Legal AI slop is becoming a real problem
ctinsider.com>Lawyers for the Brooklyn, N.Y.-based landlord submitted a brief to a lower court containing "hallucinatory" citations created by generative AI
oof. I really can't believe this. Well I can but don't want to
Well Dusk Dozer, I got some bad news for you: https://www.damiencharlotin.com/hallucinations/
Great link, thanks.
> While seeking to be exhaustive (982 cases identified so far),
Not sure what I was expecting, but that number is too high.
I had a legal appointment recently to update my Will, Medical Directive, etc. The lawyer had gemini opened up on the left half of her screen and the legal docs on the right, which did not instill confidence. Every time she showed lack of confidence in an answer to a question of mine, I was extra paranoid, although I tried to make sure I wasn't going to discount her strictly for having the LLM open, as she didn't use it during our appointment, to my recollection.
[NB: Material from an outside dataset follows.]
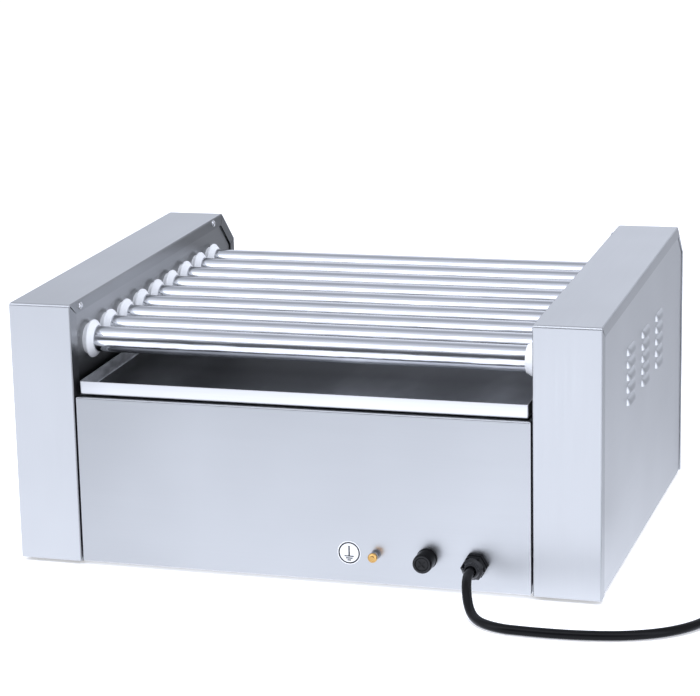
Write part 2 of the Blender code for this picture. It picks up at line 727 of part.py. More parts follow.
def make_switch(side, x):
    """Rocker switch: a bezel through the panel and a rocker that tilts in it."""
    bm = bmesh.new()
    add_box(bm, (x - 0.0110, FRONT - 0.0022, KNOB_HEIGHT - 0.0155),
            (x + 0.0110, FRONT, KNOB_HEIGHT + 0.0155))
    bezel = place(f"{side}_switch_bezel", mesh_from("bezel", bm), black_plastic())
    body = box_object(f"{side}_switch_body", (x - 0.0092, FRONT - 0.001, KNOB_HEIGHT - 0.0137),
                      (x + 0.0092, FRONT + 0.016, KNOB_HEIGHT + 0.0137), cutter=True)
    well = box_object(f"{side}_switch_well", (x - 0.0080, FRONT - 0.004, KNOB_HEIGHT - 0.0125),
                      (x + 0.0080, FRONT + 0.012, KNOB_HEIGHT + 0.0125), cutter=True)
    boolean(bezel, body, "UNION")
    boolean(bezel, well)
    outline = [(-0.0048, -0.0112), (-0.0012, 0.0), (-0.0048, 0.0112), (0.0040, 0.0104),
               (0.0040, -0.0104)]
    pivot_y = FRONT + PIVOT_DEPTH
    placed = [(pivot_y + y, KNOB_HEIGHT + z) for y, z in outline]
    rocker = side_plate(f"{side}_switch_rocker", [placed], x - 0.0076, x + 0.0076, red_plastic())
    rocker.data.transform(Matrix.Translation((-x, -pivot_y, -KNOB_HEIGHT)))
    rocker.rotation_euler = (-ROCKER_TILT, 0.0, 0.0)
    rocker.location = (x, pivot_y, KNOB_HEIGHT)


# ---------------------------------------------------------------- mains cord
def smooth_route(points, spacing):
    """Points at an even spacing along a Catmull-Rom curve through the route's points."""
    padded = [2 * points[0] - points[1], *points, 2 * points[-1] - points[-2]]
    dense = []
    for i in range(1, len(padded) - 2):
        before, start, end, after = padded[i - 1:i + 3]
        for step in range(40):
            t = step / 40
            dense.append(0.5 * (2 * start + (end - before) * t
                                + (2 * before - 5 * start + 4 * end - after) * t ** 2
                                + (3 * start - before - 3 * end + after) * t ** 3))
    dense.append(points[-1])
    total = sum((b - a).length for a, b in zip(dense, dense[1:]))
    count = round(total / spacing)
    result = [dense[0]]
    walked = 0.0
    for a, b in zip(dense, dense[1:]):
        walked += (b - a).length
        if walked >= total * len(result) / count and len(result) < count:
            result.append(b)
    result.append(dense[-1])
    return result


def make_power_cord():
    """Cord from the gland down to the table and along it to the coil."""
    points = smooth_route([Vector(point) for point in CORD_ROUTE], 2.2 * CORD_DIAMETER)
    curve = bpy.data.curves.new("power_cord", "CURVE")
    curve.dimensions = "3D"
    curve.bevel_depth = CORD_DIAMETER / 2
    curve.bevel_resolution = 2
    curve.use_fill_caps = True
    spline = curve.splines.new("POLY")
    spline.points.add(len(points) - 1)
    for spot, point in zip(spline.points, points):
        spot.co = (*point, 1.0)
    curve.materials.append(black_rubber())
    MODEL.objects.link(bpy.data.objects.new("power_cord", curve))


def make_cord_coil():
    """Outer shape of the coiled length: a turned ring on the table."""
    inner = COIL_RADIUS - CORD_DIAMETER
    outer = COIL_RADIUS + CORD_DIAMETER
    low = GAP
    high = GAP + 2 * CORD_DIAMETER
    ease = CORD_DIAMETER / 3
    profile = [(outer - ease, high), (outer, high - ease), (outer, low + ease),
               (outer - ease, low), (inner + ease, low), (inner, low + ease),
               (inner, high - ease), (inner + ease, high)]
    coil = turned("cord_coil", profile, black_rubber(), closed=True)
    coil.location = (*COIL_CENTRE, 0.0)


def make_power_plug():
    """Round mains plug lying on its side, with a tapered tail and two pins."""
    profile = [(0.0, 0.0620), (0.0170, 0.0620), (PLUG_RADIUS, 0.0600), (PLUG_RADIUS, 0.0400),
               (0.0130, 0.0300), (0.0078, 0.0270), (0.0048, 0.0), (0.0, 0.0)]
    plug = turned("power_plug", profile, black_rubber())
    x = COIL_CENTRE[0] + COIL_RADIUS + CORD_DIAMETER / 2
    tail = Vector((x, COIL_CENTRE[1] - COIL_CLEAR_RUN, PLUG_RADIUS + GAP))
    point_along(plug, (0, -1, 0), tail)
    bm = bmesh.new()
    for across in (-0.0095, 0.0095):
        start = tail + Vector((across, -0.0600, 0.0))
        add_cylinder(bm, start, start + Vector((0.0, -0.0210, 0.0)), 0.0024, 10)
    boolean(plug, place("plug_pins", mesh_from("plug_pins", bm), cutter=True), "UNION")


# ---------------------------------------------------------------- build
def build():
    clear_scene()
    for side, sign in (("left", -1), ("right", 1)):
        make_wrap(side, sign)
        make_inner_panel(side, sign)
        make_outer_panel(side, sign)
        for index in range(ROLLER_COUNT):
            make_bushing(f"{side}_bushing_{index + 1}", sign, index)
        make_knob(f"{side}_heat_knob", sign * KNOB_X)
        make_switch(side, sign * SWITCH_X)
        for end, y in (("front", -FOOT_Y), ("rear", FOOT_Y)):
            make_foot(f"{end}_{side}_foot", sign * FOOT_X, y)
    make_base_pan()
    make_rear_panel()
    make_control_panel()
    make_deck_plate()
    make_drip_tray()
    bore = circle_points(0.0, 0.0, ROLLER_RADIUS - ROLLER_WALL / 2)
    sprocket_mesh = outline_mesh("roller_sprocket", [sprocket_outline(ROLLER_TEETH), bore],
                                 SPROCKET_WIDTH)
    for index in range(ROLLER_COUNT):
        make_roller(index, sprocket_mesh)
    make_chain()
    make_motor_sprocket()
    make_gear_motor()
    make_cable_gland()
    make_fuse_holder()
    make_fuse_cap()
    make_earth_stud()
    make_earth_sign()
    make_power_cord()
    make_cord_coil()
    make_power_plug()


build()
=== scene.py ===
"""Looks of a countertop hot dog roller grill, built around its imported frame.

Metres, +Z up. The operator stands at -Y and sees +X on the right. The mains cord leaves
at the rear, +Y. The camera looks at the rear, from the side of the cord.
"""

import json
import math

import bmesh
import bpy
from mathutils import Matrix, Vector

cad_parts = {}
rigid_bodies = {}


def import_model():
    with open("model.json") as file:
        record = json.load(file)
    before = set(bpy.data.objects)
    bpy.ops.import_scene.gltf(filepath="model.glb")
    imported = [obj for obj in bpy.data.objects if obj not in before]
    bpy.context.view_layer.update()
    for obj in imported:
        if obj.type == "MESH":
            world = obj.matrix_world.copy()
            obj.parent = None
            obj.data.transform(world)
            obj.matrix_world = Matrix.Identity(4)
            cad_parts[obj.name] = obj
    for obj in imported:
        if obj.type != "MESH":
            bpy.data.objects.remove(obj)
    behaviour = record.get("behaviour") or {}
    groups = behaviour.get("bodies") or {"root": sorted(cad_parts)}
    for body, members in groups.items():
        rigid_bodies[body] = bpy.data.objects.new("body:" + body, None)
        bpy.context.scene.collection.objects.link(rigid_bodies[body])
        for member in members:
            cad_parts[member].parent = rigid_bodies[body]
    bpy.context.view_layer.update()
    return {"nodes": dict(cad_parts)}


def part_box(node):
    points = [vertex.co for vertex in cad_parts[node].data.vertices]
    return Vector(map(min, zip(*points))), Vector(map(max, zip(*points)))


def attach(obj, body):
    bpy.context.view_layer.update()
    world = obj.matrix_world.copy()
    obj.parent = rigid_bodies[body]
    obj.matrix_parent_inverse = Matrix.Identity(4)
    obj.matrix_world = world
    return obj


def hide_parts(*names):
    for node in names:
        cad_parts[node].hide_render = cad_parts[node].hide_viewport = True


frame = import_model()

# ---------------------------------------------------------------- driving dimensions
SHEET = 0.0012
GAP = 0.0003
BEND = 0.0016
CORNER_BEND = 0.0026
MITRE_GAP = 0.0003
TOP_LIP = 0.012
REAR_LIP = 0.015
INNER_FRONT_LIP = 0.0125
OUTER_FRONT_LIP = 0.002
PANEL_INSET = 0.0027
INNER_PANEL_SETBACK = 0.0148
OUTER_PANEL_SETBACK = 0.0035
SLOPE = 0.0504
TOP_RUN = 0.4235
CHAMFER_DROP = 0.0332
ROLLER_COUNT = 9
ROLLER_RADIUS = 0.0125
ROLLER_WALL = 0.0012
SPROCKET_WIDTH = 0.004
SPROCKET_TEETH = 10
SPROCKET_X = 0.238
CHAIN_PITCH = 0.009525
TOOTH_HEIGHT = 0.003
BUSHING_BASE_RADIUS = 0.0185
BUSHING_NOSE_RADIUS = 0.0135
RIGHT_BUSHING_LENGTH = 0.0046
LEFT_BUSHING_LENGTH = 0.0090
BUSHING_STANDOFF = 0.0044
BUSHING_SHOULDER = 0.0063
BUSHING_NECK_RADIUS = 0.0145
BUSHING_NECK_LENGTH = 0.004
BUSHING_HUB_RADIUS = 0.0150
TRAY_SHEET = 0.001
TRAY_REAR_SETBACK = 0.005
TRAY_REAR_HEIGHT = 0.1710
TRAY_PULL_REACH = 0.012
TRAY_PULL_DROP = 0.008
TRAY_WALL_HEIGHT = 0.0134
TRAY_LENGTH = 0.4545
LOUVRE_COLUMNS = 3
LOUVRE_ROWS = 5
LOUVRE_COLUMN_PITCH = 0.0805
LOUVRE_ROW_PITCH = 0.0122
LOUVRE_FIRST_Y = 0.078
LOUVRE_TOP_HEIGHT = 0.2045
LOUVRE_LENGTH = 0.038
LOUVRE_HEIGHT = 0.0080
LOUVRE_REACH = 0.0032
LOUVRE_SKIN = 0.0007
FITTING_HEIGHT = 0.033
CORD_DIAMETER = 0.009
CORD_HEIGHT = GAP + CORD_DIAMETER / 2
COIL_CENTRE = (-0.454, 0.130)
COIL_RADIUS = 0.0475
COIL_CLEAR_RUN = 0.0325
PLUG_RADIUS = 0.0185
ROUND = 64
STUDIO_TINT = (0.95, 1.0, 1.13)


def middle(node):
    """Centre of a CAD node's box."""
    low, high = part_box(node)
    return (low + high) / 2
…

Nevertheless while I usually check and update these forms on a 5yr basis, I plan on doing the next one much sooner in because that appointment did not give me the assurance I wanted.
I'm glad it wasn't for anything pressing or in support of a lawsuit
I recently filed a lawsuit in federal court, but because of the nature of the suit (adversarial proceeding on a bankruptcy case, wanting to cut my losses knowing collection is going to be the problem) I decided to do it Pro Se.
I've used a lot of AI to do this, with a lot of research of my own, reading documents from similar cases, verifying citations, etc. So far, things are going well, I've won on all the motions so far. But I'm using critical thinking and carefully reviewing everything.
The real failure with slop filings is procedural, not technological. A competent attorney should never submit a brief built on case law they hadn’t verified. Legal practice has always relied on reading the sources, confirming relevance, and taking responsibility for interpretation.
> "Unfortunately," they wrote, "Counsel did not notice that AI had intuitively made changes to the brief prior to filing."
What does intuitively made changes mean here?
It means "it's not our fault, it's the AI's, and if the judge is not too tech-savvy, he'll probably buy that".
First, the lawyers will discover that AI is inherently unreliable.
And then they will monetize educating the rest of the world to this fact.
In other words, applying current AI to anything "important" is a liability issue waiting to happen.